На самом-то деле Фома её обманул: все анализы он уже отдал другой медсестре, а этой - фиг.
Палёнова ещё какое-то время гремит ведром и возит шваброй, роется в таблетках Фомы и, как всегда, со знанием дела рассказывает о них, а затем уходит. Фома небрежно умывается, завтракает, спустив часть больничной еды в унитаз и компенсировав этот недостаток привезённым вчера матушкой куском холодного варёного мяса. Фома любит мясо. Затем он глотает таблетки и направляется в процедурный кабинет под капельницу.
На нём всё тот же больничный халат, покрой и цвет которого просто унижающие человеческое достоинство, в этом халате даже мощный Фома напоминает сынишку Ивана Грозного в одеждах великого отца. Но Фома выше этого, он идёт, в коридоре встречая нянечек и кухарочек, которые уже явились на работу и по роду службы теперь бегают из палаты в палату в поисках мочи и кала.
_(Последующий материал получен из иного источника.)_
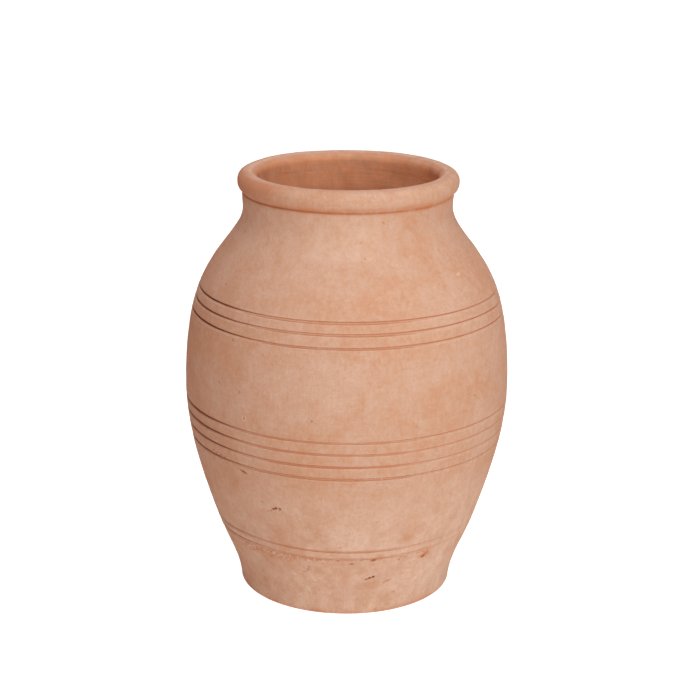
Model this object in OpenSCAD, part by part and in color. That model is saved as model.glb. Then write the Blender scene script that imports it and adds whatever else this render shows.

Нянечки и кухарочки здороваются с Фомой.
В процедурном его встречает дежурная сегодня Галина Петровна.
– Ложись, птичка, - говорит она, налаживая капельницу.
– Ну, в какую руку колоть будем?
– Мне всё равно, Галина Петровна, - говорит Фома, и оглядывает свои руки. Ему, конечно, не всё равно - половина вен правой руки предательски растворилась в медицинских препаратах, но оставшиеся обнаглели и выглядят вечными. С левой рукой та же история. Всё равно Фома рад, что сегодня будет колоть Галина Петровна. Пациенты той медсестры, что дежурила вчера, неделю руку согнуть не могут: она обычно брала иглу, как отбойный молоток, всаживала в руку и начинала там как в носу ковыряться - вену искала. А Галина Петровна, может быть, малость уже трусит, потому что ну куда столько уколов в одного человека, но колет прилично, и Фома ею доволен.